§ Entries with parts and joints

/---

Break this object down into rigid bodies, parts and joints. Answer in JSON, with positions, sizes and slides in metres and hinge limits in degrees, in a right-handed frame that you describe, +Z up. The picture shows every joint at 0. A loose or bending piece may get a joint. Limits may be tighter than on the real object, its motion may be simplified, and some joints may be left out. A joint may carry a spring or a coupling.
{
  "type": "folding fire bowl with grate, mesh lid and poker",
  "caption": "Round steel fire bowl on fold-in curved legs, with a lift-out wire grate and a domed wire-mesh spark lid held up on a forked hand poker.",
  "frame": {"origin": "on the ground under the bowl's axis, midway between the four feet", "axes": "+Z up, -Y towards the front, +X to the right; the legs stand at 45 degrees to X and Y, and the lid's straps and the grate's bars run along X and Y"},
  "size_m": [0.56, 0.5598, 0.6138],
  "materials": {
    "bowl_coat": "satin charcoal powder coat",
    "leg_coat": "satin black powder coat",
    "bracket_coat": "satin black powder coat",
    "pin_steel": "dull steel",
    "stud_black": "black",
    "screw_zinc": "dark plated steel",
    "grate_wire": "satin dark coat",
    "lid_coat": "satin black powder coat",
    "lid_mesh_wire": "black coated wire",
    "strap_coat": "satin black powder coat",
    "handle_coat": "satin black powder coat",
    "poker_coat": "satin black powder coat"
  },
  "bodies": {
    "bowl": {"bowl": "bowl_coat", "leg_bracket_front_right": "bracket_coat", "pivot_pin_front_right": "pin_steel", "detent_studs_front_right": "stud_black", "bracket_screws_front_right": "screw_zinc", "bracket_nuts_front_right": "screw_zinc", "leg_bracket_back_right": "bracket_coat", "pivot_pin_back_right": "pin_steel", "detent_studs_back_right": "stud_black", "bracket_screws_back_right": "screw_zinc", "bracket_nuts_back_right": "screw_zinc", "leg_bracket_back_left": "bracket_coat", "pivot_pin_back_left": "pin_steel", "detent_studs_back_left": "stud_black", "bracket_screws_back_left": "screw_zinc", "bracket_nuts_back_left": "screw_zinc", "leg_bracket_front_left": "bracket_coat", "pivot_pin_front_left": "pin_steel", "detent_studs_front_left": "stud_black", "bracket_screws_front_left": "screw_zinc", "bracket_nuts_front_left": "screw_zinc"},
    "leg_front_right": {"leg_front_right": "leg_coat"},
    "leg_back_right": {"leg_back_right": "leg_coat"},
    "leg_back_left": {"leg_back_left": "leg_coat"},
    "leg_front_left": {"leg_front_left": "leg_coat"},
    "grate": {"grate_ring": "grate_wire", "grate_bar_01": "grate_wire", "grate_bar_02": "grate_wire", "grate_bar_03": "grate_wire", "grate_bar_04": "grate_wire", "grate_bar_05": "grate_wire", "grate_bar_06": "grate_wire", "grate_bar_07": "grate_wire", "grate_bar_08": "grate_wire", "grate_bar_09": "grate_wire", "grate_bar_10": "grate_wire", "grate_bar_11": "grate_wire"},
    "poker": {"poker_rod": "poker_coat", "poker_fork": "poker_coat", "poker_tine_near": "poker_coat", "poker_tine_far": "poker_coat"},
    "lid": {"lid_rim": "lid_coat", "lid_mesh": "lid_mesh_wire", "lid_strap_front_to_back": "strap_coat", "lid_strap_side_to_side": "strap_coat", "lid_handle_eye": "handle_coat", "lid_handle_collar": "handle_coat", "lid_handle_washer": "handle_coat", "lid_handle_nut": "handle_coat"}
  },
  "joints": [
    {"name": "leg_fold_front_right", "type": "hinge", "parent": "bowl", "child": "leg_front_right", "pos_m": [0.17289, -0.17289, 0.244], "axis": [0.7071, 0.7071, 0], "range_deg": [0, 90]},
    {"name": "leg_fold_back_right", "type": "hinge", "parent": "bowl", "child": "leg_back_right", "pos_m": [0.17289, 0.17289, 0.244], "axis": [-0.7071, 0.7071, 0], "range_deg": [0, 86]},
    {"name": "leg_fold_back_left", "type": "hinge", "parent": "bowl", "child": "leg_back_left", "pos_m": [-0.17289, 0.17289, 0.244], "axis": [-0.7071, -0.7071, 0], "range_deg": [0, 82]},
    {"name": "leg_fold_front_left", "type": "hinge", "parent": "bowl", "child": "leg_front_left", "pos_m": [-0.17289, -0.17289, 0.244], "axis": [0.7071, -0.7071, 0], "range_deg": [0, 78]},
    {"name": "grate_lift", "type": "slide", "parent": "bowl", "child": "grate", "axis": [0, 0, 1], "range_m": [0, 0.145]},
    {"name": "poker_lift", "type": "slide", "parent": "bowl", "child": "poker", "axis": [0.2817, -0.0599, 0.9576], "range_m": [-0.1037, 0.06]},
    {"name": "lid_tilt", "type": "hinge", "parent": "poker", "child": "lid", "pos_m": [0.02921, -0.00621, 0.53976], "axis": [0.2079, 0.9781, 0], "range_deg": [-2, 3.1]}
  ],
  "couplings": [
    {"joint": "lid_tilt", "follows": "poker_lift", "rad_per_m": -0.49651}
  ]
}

\---
/---

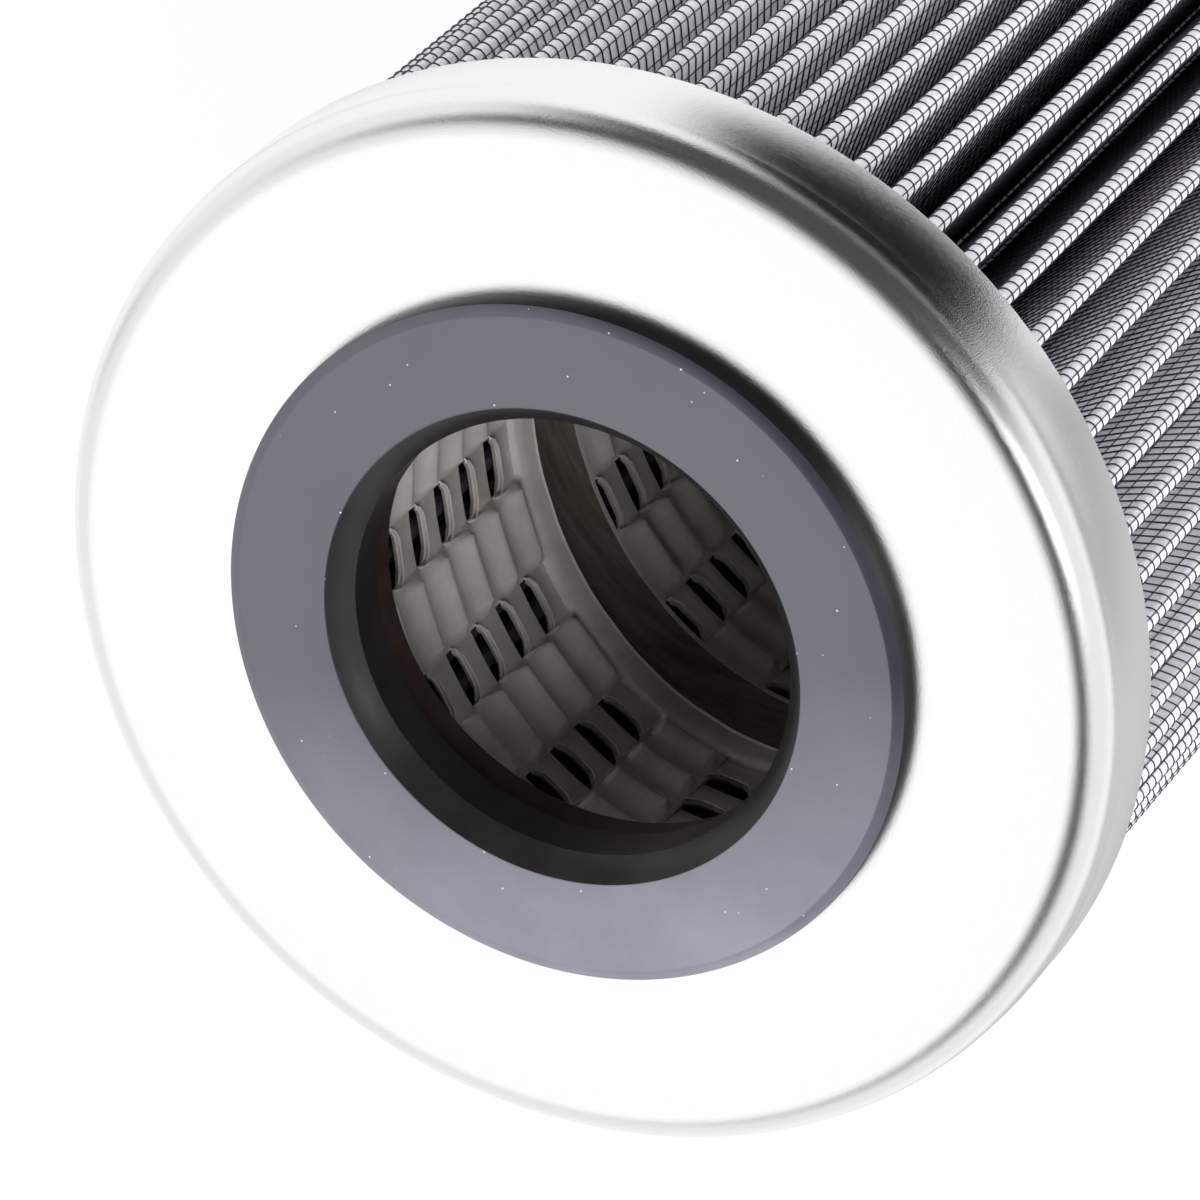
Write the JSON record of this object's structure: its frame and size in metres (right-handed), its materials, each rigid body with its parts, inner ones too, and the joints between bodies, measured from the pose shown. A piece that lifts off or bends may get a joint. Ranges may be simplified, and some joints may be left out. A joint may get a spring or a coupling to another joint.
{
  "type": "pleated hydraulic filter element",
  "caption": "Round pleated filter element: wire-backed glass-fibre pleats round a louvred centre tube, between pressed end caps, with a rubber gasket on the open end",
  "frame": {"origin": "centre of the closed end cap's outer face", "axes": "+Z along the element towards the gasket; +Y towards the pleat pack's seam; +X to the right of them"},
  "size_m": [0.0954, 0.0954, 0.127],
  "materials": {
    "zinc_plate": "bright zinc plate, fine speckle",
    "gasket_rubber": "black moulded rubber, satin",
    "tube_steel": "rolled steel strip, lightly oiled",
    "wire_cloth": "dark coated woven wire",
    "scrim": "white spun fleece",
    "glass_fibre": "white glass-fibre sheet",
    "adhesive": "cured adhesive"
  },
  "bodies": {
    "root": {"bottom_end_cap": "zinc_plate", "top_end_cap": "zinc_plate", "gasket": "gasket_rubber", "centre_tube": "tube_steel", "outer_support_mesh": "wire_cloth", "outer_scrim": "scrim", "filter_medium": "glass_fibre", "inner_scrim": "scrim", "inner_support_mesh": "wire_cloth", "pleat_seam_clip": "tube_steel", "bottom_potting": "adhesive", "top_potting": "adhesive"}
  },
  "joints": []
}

\---

§ Exercise instructions
For the records above, state how many lines include the string "between", giving the number and nothing else.

§ Reply
3